- [Prompt] Beginning with the line that contains "obj.parent = empty" and ending with the line that contains "imported = [obj", reproduce each line exactly; include both and add nothing.

— Start of Items —

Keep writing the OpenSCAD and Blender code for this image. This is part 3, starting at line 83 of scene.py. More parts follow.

— End of Items —
— Start of Items —

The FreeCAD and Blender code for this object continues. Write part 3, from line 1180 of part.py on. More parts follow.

— End of Items —
— Start of Items —

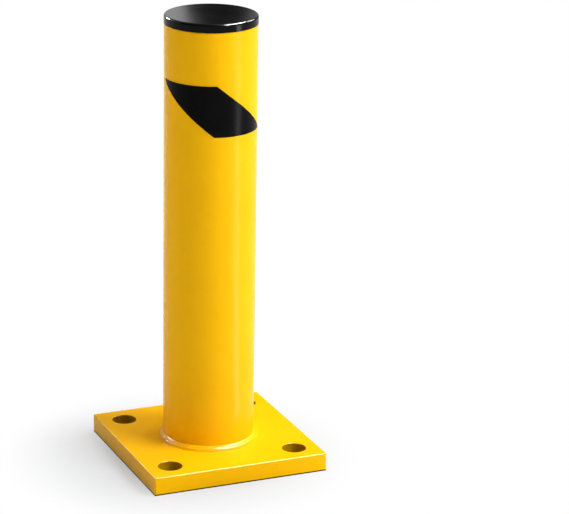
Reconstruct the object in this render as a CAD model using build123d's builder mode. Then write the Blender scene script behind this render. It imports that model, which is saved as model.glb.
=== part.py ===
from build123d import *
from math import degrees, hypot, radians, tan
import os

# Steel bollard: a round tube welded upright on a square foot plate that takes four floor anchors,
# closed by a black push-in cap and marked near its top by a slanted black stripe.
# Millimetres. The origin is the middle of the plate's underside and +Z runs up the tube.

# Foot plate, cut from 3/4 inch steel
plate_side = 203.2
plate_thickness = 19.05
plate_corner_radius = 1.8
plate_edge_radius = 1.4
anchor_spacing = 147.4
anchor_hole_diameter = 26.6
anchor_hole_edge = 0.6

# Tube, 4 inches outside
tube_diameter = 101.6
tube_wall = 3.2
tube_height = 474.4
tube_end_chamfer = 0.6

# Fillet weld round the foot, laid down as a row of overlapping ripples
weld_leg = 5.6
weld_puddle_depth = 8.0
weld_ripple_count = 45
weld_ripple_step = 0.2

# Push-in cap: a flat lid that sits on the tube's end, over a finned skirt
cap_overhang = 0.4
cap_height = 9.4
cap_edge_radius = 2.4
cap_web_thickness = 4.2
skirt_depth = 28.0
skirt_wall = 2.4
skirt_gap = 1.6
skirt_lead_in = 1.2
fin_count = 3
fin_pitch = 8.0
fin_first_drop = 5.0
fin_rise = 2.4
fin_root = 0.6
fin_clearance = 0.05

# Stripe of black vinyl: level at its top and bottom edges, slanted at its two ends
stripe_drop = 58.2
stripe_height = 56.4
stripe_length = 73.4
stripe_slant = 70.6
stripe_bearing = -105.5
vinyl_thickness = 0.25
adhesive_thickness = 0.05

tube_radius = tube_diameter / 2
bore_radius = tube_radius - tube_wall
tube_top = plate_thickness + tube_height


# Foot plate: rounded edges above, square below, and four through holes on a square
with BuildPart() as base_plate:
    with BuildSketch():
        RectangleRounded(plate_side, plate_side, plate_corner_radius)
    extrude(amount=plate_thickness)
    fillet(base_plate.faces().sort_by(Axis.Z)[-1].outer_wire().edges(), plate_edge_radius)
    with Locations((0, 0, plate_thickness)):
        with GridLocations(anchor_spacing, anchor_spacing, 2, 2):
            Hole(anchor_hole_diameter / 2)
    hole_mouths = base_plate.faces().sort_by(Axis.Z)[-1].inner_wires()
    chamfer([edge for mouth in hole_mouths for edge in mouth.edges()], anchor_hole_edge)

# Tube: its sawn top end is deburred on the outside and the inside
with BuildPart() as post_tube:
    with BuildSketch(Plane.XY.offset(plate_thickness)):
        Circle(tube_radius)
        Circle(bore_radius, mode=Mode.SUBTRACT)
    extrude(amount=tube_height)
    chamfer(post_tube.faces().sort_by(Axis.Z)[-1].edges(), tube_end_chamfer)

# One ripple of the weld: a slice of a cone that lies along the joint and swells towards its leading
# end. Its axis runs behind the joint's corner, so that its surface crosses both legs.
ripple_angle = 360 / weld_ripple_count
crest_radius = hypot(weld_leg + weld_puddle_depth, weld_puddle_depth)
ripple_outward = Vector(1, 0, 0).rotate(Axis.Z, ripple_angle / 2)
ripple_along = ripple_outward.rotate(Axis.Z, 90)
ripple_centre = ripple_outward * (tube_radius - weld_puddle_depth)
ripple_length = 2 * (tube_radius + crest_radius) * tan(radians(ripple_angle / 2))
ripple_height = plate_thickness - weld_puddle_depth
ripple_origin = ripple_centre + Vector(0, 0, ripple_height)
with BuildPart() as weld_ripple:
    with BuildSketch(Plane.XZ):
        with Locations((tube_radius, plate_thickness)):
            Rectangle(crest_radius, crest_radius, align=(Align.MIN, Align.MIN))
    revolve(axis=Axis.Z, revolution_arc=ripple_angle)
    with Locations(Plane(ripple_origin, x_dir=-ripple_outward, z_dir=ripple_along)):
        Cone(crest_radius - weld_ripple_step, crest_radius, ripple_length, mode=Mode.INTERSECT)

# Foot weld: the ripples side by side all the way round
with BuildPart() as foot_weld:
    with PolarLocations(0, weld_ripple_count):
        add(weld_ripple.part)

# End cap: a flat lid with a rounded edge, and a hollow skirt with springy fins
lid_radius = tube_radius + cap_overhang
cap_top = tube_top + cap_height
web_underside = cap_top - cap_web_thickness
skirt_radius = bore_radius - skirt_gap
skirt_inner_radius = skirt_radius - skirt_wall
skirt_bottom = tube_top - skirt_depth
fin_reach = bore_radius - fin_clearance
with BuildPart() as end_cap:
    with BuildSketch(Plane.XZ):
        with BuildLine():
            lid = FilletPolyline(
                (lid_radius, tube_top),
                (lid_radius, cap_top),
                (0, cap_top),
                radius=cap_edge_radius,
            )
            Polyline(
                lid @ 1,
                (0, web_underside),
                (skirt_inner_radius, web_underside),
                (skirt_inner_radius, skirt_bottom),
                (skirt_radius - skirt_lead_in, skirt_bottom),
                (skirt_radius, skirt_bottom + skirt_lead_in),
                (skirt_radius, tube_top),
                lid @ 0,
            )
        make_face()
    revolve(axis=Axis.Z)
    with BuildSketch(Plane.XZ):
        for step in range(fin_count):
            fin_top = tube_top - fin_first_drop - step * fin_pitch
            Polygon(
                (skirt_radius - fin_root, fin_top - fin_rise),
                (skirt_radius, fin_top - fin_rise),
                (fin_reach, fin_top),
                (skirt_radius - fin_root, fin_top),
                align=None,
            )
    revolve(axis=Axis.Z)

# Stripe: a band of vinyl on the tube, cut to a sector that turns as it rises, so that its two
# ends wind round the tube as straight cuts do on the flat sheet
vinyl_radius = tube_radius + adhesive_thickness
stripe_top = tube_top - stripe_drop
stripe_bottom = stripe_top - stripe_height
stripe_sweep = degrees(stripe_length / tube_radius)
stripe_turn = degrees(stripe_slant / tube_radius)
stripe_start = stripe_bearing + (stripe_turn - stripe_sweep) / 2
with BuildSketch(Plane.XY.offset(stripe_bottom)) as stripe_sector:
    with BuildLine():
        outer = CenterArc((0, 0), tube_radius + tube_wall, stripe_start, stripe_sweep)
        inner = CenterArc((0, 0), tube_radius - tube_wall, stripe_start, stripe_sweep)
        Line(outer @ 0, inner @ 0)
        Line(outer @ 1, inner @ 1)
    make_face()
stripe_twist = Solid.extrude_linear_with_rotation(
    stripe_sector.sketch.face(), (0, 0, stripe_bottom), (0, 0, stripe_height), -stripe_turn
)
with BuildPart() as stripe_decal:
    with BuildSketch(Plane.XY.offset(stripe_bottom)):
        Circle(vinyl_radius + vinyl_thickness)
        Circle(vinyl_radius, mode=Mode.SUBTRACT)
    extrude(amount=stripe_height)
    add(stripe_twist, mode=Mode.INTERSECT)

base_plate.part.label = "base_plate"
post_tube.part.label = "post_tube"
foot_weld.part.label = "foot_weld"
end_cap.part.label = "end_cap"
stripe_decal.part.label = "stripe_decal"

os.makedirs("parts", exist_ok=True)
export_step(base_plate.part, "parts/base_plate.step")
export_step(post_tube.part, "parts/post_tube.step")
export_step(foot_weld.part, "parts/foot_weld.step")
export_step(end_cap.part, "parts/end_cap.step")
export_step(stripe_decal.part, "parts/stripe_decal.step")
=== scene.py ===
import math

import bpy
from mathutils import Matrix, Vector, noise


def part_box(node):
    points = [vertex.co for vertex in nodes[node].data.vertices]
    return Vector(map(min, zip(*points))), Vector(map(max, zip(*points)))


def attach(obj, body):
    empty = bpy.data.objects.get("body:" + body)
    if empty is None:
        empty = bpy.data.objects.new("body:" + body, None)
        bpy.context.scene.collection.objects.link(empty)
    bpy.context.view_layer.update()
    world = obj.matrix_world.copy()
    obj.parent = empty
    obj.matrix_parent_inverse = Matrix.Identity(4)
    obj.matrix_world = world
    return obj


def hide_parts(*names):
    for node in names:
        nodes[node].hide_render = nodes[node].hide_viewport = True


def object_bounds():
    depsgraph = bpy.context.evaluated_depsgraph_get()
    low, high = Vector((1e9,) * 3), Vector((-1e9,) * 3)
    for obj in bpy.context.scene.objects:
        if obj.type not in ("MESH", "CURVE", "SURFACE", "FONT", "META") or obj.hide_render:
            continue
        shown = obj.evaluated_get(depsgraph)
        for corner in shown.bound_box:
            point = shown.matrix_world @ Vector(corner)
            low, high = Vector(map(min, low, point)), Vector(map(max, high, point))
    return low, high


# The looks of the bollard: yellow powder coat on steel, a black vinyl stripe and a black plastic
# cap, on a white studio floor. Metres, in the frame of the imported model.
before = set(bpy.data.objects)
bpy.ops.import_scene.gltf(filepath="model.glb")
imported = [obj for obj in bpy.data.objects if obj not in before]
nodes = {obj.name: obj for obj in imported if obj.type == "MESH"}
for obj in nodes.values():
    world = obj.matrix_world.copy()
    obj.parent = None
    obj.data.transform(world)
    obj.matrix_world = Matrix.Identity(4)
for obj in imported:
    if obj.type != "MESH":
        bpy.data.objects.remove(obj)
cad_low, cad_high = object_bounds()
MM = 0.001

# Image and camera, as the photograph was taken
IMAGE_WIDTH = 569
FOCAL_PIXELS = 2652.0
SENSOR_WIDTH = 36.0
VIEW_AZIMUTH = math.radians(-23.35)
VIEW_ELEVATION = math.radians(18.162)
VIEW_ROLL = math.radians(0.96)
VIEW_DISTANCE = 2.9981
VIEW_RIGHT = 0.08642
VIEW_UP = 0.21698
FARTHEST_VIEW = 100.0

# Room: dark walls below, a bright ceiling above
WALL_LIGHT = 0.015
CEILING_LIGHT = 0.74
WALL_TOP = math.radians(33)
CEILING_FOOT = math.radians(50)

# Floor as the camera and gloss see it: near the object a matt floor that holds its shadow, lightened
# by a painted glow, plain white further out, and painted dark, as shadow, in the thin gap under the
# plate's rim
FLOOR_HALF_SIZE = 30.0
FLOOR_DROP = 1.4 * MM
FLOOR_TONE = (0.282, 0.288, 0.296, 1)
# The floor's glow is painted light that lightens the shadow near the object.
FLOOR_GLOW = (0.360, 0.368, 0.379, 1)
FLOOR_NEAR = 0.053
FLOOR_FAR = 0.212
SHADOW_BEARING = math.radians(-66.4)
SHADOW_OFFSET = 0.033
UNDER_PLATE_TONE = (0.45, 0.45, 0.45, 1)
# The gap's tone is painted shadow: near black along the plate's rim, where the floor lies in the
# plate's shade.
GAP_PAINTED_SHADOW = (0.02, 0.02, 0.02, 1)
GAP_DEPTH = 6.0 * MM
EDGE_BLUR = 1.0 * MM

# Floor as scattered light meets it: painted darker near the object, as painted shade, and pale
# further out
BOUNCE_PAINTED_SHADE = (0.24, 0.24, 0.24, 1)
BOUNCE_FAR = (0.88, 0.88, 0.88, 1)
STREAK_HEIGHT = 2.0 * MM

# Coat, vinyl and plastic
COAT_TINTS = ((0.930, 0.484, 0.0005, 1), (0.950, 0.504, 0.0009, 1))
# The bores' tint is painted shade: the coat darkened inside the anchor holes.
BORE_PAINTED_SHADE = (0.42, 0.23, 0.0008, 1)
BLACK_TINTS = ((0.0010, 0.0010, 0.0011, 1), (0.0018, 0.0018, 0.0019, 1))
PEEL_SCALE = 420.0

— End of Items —

- [Full solution]
    obj.parent = empty
    obj.matrix_parent_inverse = Matrix.Identity(4)
    obj.matrix_world = world
    return obj


def hide_parts(*names):
    for node in names:
        nodes[node].hide_render = nodes[node].hide_viewport = True


def object_bounds():
    depsgraph = bpy.context.evaluated_depsgraph_get()
    low, high = Vector((1e9,) * 3), Vector((-1e9,) * 3)
    for obj in bpy.context.scene.objects:
        if obj.type not in ("MESH", "CURVE", "SURFACE", "FONT", "META") or obj.hide_render:
            continue
        shown = obj.evaluated_get(depsgraph)
        for corner in shown.bound_box:
            point = shown.matrix_world @ Vector(corner)
            low, high = Vector(map(min, low, point)), Vector(map(max, high, point))
    return low, high


# The looks of the bollard: yellow powder coat on steel, a black vinyl stripe and a black plastic
# cap, on a white studio floor. Metres, in the frame of the imported model.
before = set(bpy.data.objects)
bpy.ops.import_scene.gltf(filepath="model.glb")
imported = [obj for obj in bpy.data.objects if obj not in before]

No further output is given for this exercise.